Disabling System Integrity Protection will give you the necessary rights to be able to delete these files when they’re been moved into the Trash Can because deleting the files will take you some stress due to permissions which might not even allow you to easily empty your trash.
SIP is there to protect your system and we’d normally never suggest disabling it. But if you’re sure this is what you want to do, here’s how to do it.
- Restart your Mac, and press and hold Command and R to enter Recovery mode.
- From the menu bar, head to Utilities > Terminal.
- In the Terminal, enter the following command, followed by hitting the Return key: csrutil disable
- Now restart your Mac once again, and then delete the files once more. Empty the trash, too. Everything should work fine.

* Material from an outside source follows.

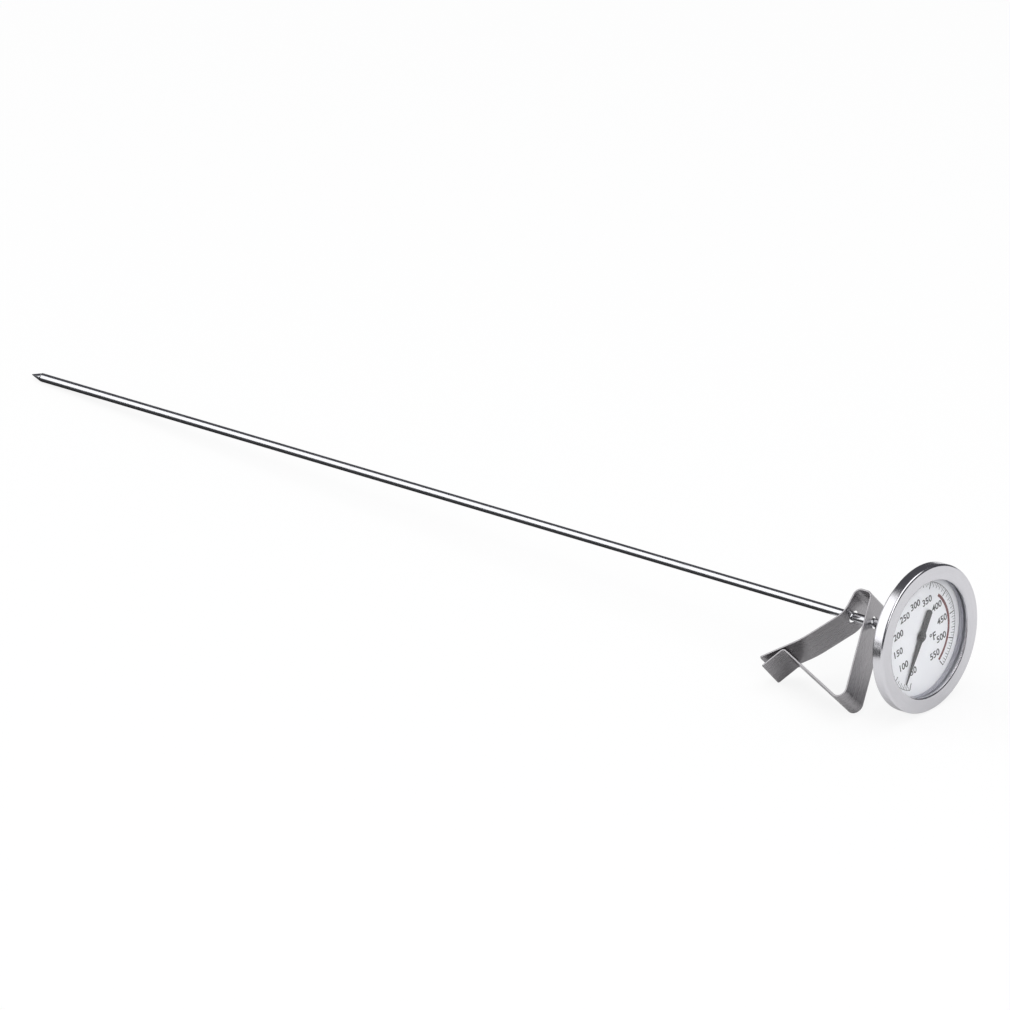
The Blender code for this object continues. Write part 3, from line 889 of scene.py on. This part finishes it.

If all goes well, then the Relocated Items folder should be completely out of your computer memory. But make sure that you evaluate this folder to ensure there is nothing really important in the folder just so you don’t delete an important file forever.
And when all is done and dusted, you might want to turn the SIP back on to continue the security of your system. To do this, follow the steps below.
- Repeat Step 1 and Step 2 above, and with the Terminal running, enter the following command followed by hitting the Return key: csrutil enable
- Once again, restart your Mac and SIP will be enabled.